From here on its all a matter of testing and tweaking until you're happy!
Using Blender to render Audio AND Video TOGETHER.Edit
Ever since Blender 2.3, it has been possible to render video with the audio attached. Once you have your animation done, and are ready to render: In the buttons window, click scene (F10). In the format tab, choose FFMpeg. There will now be three tabs. Click on Audio. Click Multiplex, and choose your audio codec. Click Video. Choose your video codec (including AVI). Now, in another section of the window, there will be an Anim tab. Click Do Sequence. And click ANIM. When you watch the video, you'll notice that it has sound.
Note: The mac version of blender doesn't have the FFMpeg codec in blender by default.
You can find some interesting audio files selected for animators at animationmeat. These files come complete with a pre-marked phoneme sheet.

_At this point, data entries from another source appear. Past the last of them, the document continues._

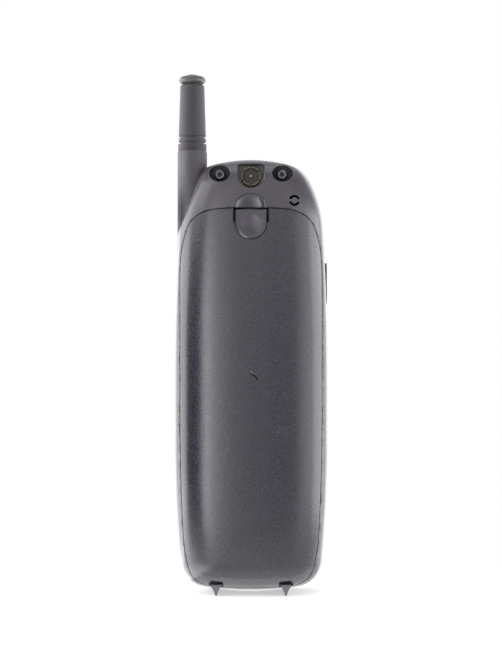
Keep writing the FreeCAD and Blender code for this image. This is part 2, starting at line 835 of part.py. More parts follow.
def battery_cover():
    solid = body_half(REAR).common(pack_prism(-seam_gap, tray_back, FAR))
    hollow = body_half(REAR, cover_wall).common(pack_prism(-seam_gap - cover_wall, tray_back - over, FAR))
    half = tab_width / 2 + tab_slot
    waist = tab_top - tab_straight
    rim = half + tab_frame
    block = box(-rim, rim, 0, FAR, waist - tab_drop - tab_frame, FAR + body_top)
    solid = rounded(solid, pack_prism(-seam_gap, 0, 1), seam_edge, tray_back + over, FAR)
    solid = cut(solid, cut(hollow, block))
    slots = box(-half, half, tray_back - over, FAR, waist, pack_top + over)
    cuts = [tab_prism(tab_line, tray_back, FAR), slots, latch_pin()]
    reach = keel_root / 2 + ear_side_gap
    notch_top = keel_height + ear_clearance + ear_seat_gap
    for side in (1, -1):
        middle = side * keel_x
        cuts.append(box(middle - reach, middle + reach, ear_front - ear_clearance, FAR, 0, notch_top))
    return cut(solid, *cuts)


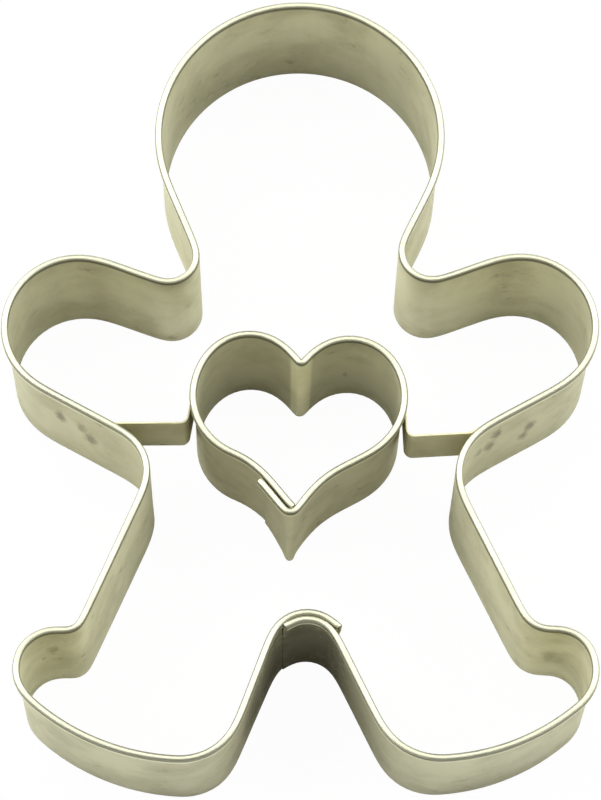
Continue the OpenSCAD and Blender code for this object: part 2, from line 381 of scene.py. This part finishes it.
def first_point(name, place):
    """Adds a small plane and draws it together to one point, which is left selected in edit mode."""
    deselect()
    bpy.ops.mesh.primitive_plane_add(size=0.001, location=(0, 0, 0))
    piece = bpy.context.object
    piece.name = piece.data.name = name
    bpy.ops.object.mode_set(mode="EDIT")
    bpy.ops.mesh.select_all(action="SELECT")
    bpy.ops.mesh.merge(type="CENTER")
    bpy.ops.transform.translate(value=place)
    bm = bmesh.from_edit_mesh(piece.data)
    bm.verts.layers.float.new("along")
    return piece


def pull(offset):
    """Extrudes what is selected by offset."""
    bpy.ops.mesh.extrude_region_move(TRANSFORM_OT_translate={"value": offset})


def edited():
    """The mesh in edit mode and its selected points."""
    bm = bmesh.from_edit_mesh(bpy.context.object.data)
    return bm, [v for v in bm.verts if v.select]


def mark_length(total):
    """Writes on the newest section how far along the strip it stands."""
    bm, section = edited()
    layer = bm.verts.layers.float["along"]
    for v in section:
        v[layer] = total


def move_levels(offset, share_at):
    """Moves each level of the selected points by its share of offset, and selects all of them again."""
    bm, section = edited()
    for level in sorted({round(v.co.z, 5) for v in section}):
        share = share_at(level)
        if share * offset.length < NO_MOVE:
            continue
        for v in section:
            v.select = abs(v.co.z - level) < 2e-5
        bm.select_flush_mode()
        bpy.ops.transform.translate(value=share * offset)
    for v in section:
        v.select = True
    bm.select_flush_mode()


def push_wall(offset, heading):
    """Moves the wall of the newest section to the left, fully below the press and not at all above it."""
    strip = bpy.context.scene.strip_sizes
    top = strip.wall_height - strip.rim_height - strip.fold_foot

    def share_at(level):
        share = max(0, min(1, (top - level) / strip.press_depth))
        return share * share * (3 - 2 * share)

    if abs(offset) > NO_MOVE:
        move_levels(offset * left_of(heading), share_at)


def draw_out(offset, heading):
    """Moves the cutting edge of the newest section to the left, and less and less of the wall above it."""
    strip = bpy.context.scene.strip_sizes
    top = strip.wall_height - strip.rim_height - strip.fold_foot
    if abs(offset) > NO_MOVE:
        move_levels(offset * left_of(heading), lambda level: max(0, 1 - level / top))


def lean(offset, skew):
    """Leans the drawn sheet towards the head, most on the right: the cutting edge moves and the rim stays."""
    height = bpy.context.scene.strip_sizes.wall_height
    for v in bmesh.from_edit_mesh(bpy.context.object.data).verts:
        v.co.y += (1 - v.co.z / height) * (offset + skew * v.co.x)


def ease_bends(passes):
    """Lets each bend run out softly: every point moves towards its two neighbours along the strip."""
    bm = bmesh.from_edit_mesh(bpy.context.object.data)
    layer = bm.verts.layers.float["along"]
    beside = {v: [e.other_vert(v) for e in v.link_edges] for v in bm.verts}
    beside = {v: [o for o in others if abs(o[layer] - v[layer]) > 1e-6] for v, others in beside.items()}
    for _ in range(passes):
        middle = {v: (pair[0].co + pair[1].co) / 2 for v, pair in beside.items() if len(pair) == 2}
        for v, co in middle.items():
            v.co = (v.co + co) / 2


def draw_section(name, place, heading):
    """Stands the section of a band on its place: up the wall, over the fold and down the outside."""
    strip = bpy.context.scene.strip_sizes
    piece = first_point(name, place)
    fold = (strip.rim_width - strip.sheet) / 2
    fold_z = strip.wall_height - strip.rim_width / 2
    press_top = strip.wall_height - strip.rim_height - strip.fold_foot
    press_low = press_top - strip.press_depth
    for _ in range(WALL_STEPS):
        pull((0, 0, press_low / WALL_STEPS))
    for _ in range(PRESS_STEPS):
        pull((0, 0, strip.press_depth / PRESS_STEPS))
    pull((0, 0, fold_z - press_top))
    centre = place + fold * left_of(heading)
    centre.z = fold_z
    bpy.ops.mesh.spin(
        steps=FOLD_STEPS, angle=pi, center=centre, axis=ahead(heading), use_auto_merge=False
    )
    for _ in range(HEM_STEPS):
        pull((0, 0, -(fold_z - strip.wall_height + strip.rim_height) / HEM_STEPS))
    bpy.ops.mesh.select_all(action="SELECT")
    return piece


def draw_strip_edge(name, place, low, high):
    """Stands the section of a plain strip on its place."""
    piece = first_point(name, place + Vector((0, 0, low)))
    for _ in range(BRACKET_STEPS):
        pull((0, 0, (high - low) / BRACKET_STEPS))
    bpy.ops.mesh.select_all(action="SELECT")
    return piece


def bulge(share):
    """Rises from 0 to 1 in the middle of a bend and falls to 0 again."""
    return sin(pi * share) ** 2


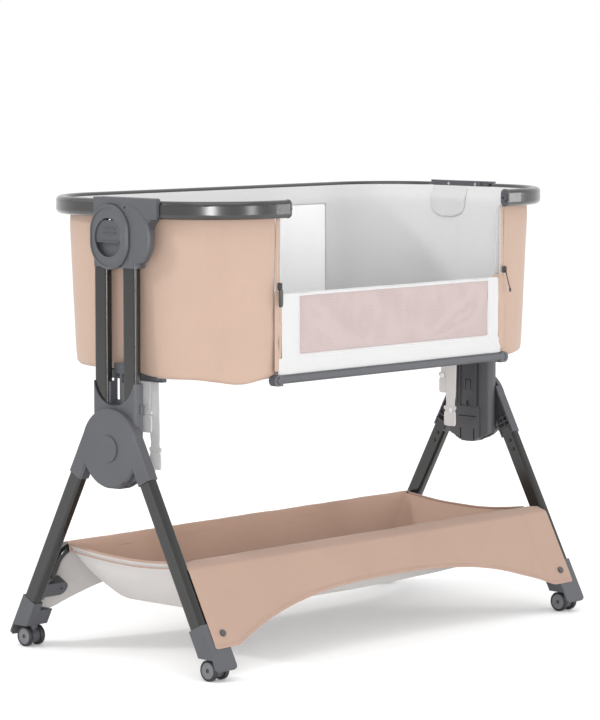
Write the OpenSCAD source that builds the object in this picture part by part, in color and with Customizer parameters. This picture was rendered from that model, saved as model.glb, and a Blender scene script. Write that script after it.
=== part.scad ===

One final note. Watch how the pros do this. When actors are doing voice overs for major releases their actions are recorded and even integrated into the final animation. If you have a digital camera, you may also try recording your own mouth performing your dialogue and approximating its positions to your animation. This can give you a great visual reference, possibly frames for frames if your frame rates match, and save you time.